Tracheal intubation is the placement of a flexible plastic tube into someone’s windpipe (the trachea) to ensure the patient can continue to breathe. Intubation is often needed in the operating room and in high-risk situations in emergency wards or intensive care units. But if the procedure is not done properly, or the patient is particularly vulnerable because of age, it can cause internal damage.
Leveraging the capabilities of 3-D printing, the pair was able to create an inexpensive prototype for an intubation tool that improves on current devices, and whose novel design is intended to help patients who are difficult to intubate. Liu and Zhu say traditional prototyping methods would have cost them upwards of $10,000.
Current intubation devices require the physician to estimate the shape of the patient’s trachea before inserting the tool. If the shape is not gauged correctly, the device must be withdrawn and adjusted – all while the patient is not breathing. Liu and Zhu’s prototype is equipped with a steerable tip that would enable physicians to adjust the angle of the tip as they go to compensate for any errors in their initial prediction.
“We were designing a tool with the steerability of a bronchoscope and the malleability of a stylet,” says Liu, who recently began a master’s degree in biomedical design at Johns Hopkins University. “Our device allows physicians to dynamically steer the intubation tube while it is inside the patient’s throat.”
The project began as a final assignment for a course run through U of T’s Institute of Biomaterials and Biomedical Engineering.

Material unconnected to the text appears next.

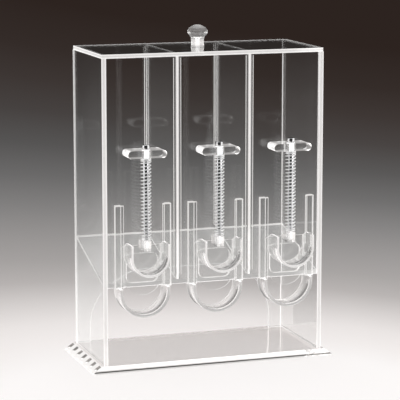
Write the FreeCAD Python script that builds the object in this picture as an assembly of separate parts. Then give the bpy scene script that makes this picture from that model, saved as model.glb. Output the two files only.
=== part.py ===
import FreeCAD, Part
import math
import os

os.makedirs("parts", exist_ok=True)
V = FreeCAD.Vector

# Gravity bulk food bin, a clear three-compartment cabinet with a spring-closed gate at the
# foot of each compartment. Millimetres, +Z up, origin at the centre of the base's underside,
# the gates face -Y.

# Cabinet
bin_width = 300.0
bin_depth = 135.0
lid_underside = 405.0
side_sheet = 6.0
face_sheet = 5.0
divider_sheet = 6.0
divider_gap = 1.0
compartments = 3

# Base plate, its short ends sloping and cut with a row of short flutes
base_thickness = 10.0
base_side_overhang = 15.0
base_top_overhang = 3.0
base_face_overhang = 4.0
base_edge = 1.5
flutes = 7
flute_pitch = 21.5
flute_radius = 5.5
flute_depth = 1.8
flute_span = (0.1, 0.66)

# Sloping floor and the cut-outs of the two long panels
front_panel_foot = 111.0
floor_front = 116.5
floor_angle = 18.0
floor_sheet = 5.0
window_width = 42.0
window_height = 38.0
window_corner = 8.0
arch_inset = 24.0
arch_height = 93.0
arch_corner = 73.0

# Lid
lid_thickness = 5.0
lid_inset = 0.5
lid_hole = 4.6
knob_stem = 17.5
knob_waist = 16.4
knob_waist_level = 0.5
knob_stem_height = 12.0
knob_sides = 10
knob_rings = [(0.0, 17.5), (2.4, 21.8), (6.4, 27.8), (9.0, 27.8), (12.8, 22.0), (15.3, 13.0), (16.5, 7.0)]
screw_shank = 4.0
screw_head = 8.0
screw_head_height = 2.6
screw_head_round = 0.8
screw_depth = 12.0
screw_gap = 0.1
screw_end_gap = 0.5
socket_across = 2.5
socket_depth = 1.3

# Gate and its guides
gate_half = 28.5
gate_thickness = 3.0
gate_clearance = 0.5
gate_foot_half = 25.0
gate_shoulder = 2.0
gate_axis = 125.3
gate_top = 165.5
gate_corner = 4.0
guide_outer = 37.0
guide_inner = 26.2
guide_top = 218.5
cover_thickness = 3.0
cover_round = 1.5

# Finger lip on the gate, and the chute under the front panel
lip_radius = 25.7
lip_wall = 3.0
lip_axis = 155.3
lip_rise = 6.0
lip_depth = 34.5
lip_cut_run = 12.0
chute_radius = 33.5
chute_wall = 4.0
chute_axis = 106.6
chute_front = 14.0
chute_rear = 14.0

# Rod, rod block, bracket and spring
rod_radius = 4.0
rod_offset = 14.5
rod_seat = 4.0
rod_top = 295.2
rod_chamfer = 0.8
seat_gap = 0.15
block_width = 11.0
block_depth = 20.5
block_lap = 4.5
block_height = 12.5
block_round = 1.5
bracket_half = 25.5
bracket_foot = 280.3
bracket_height = 10.0
bracket_depth = 26.5
bracket_round = 4.98
bushing_radius = 5.4
bushing_proud = 0.4
bushing_bore = 4.3
cap_radius = 5.0
cap_height = 5.6
cap_round = 0.4
cap_gap = 0.2
spring_radius = 6.35
wire_radius = 0.65
spring_end_gap = 0.3
spring_turns = 24.0
closed_turns = 1.5
closed_pitch = 1.95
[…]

Students in the course worked in teams to tackle real-world biomedical engineering problems submitted by industry and health-care professionals, as well as by professors looking to solve a particular problem.
Working with Dr. Sherif Eskander, the pair developed the tool to the point where it was ready for mannequin trials, in which it performed extremely well. Currently, Dr. Eskander and the inventors are working with other experts to perfect the design. Liu and Zhu, who is doing her masters of engineering at U of T, say they see a market for their tool among anesthesiologists in the U.S. and Canada.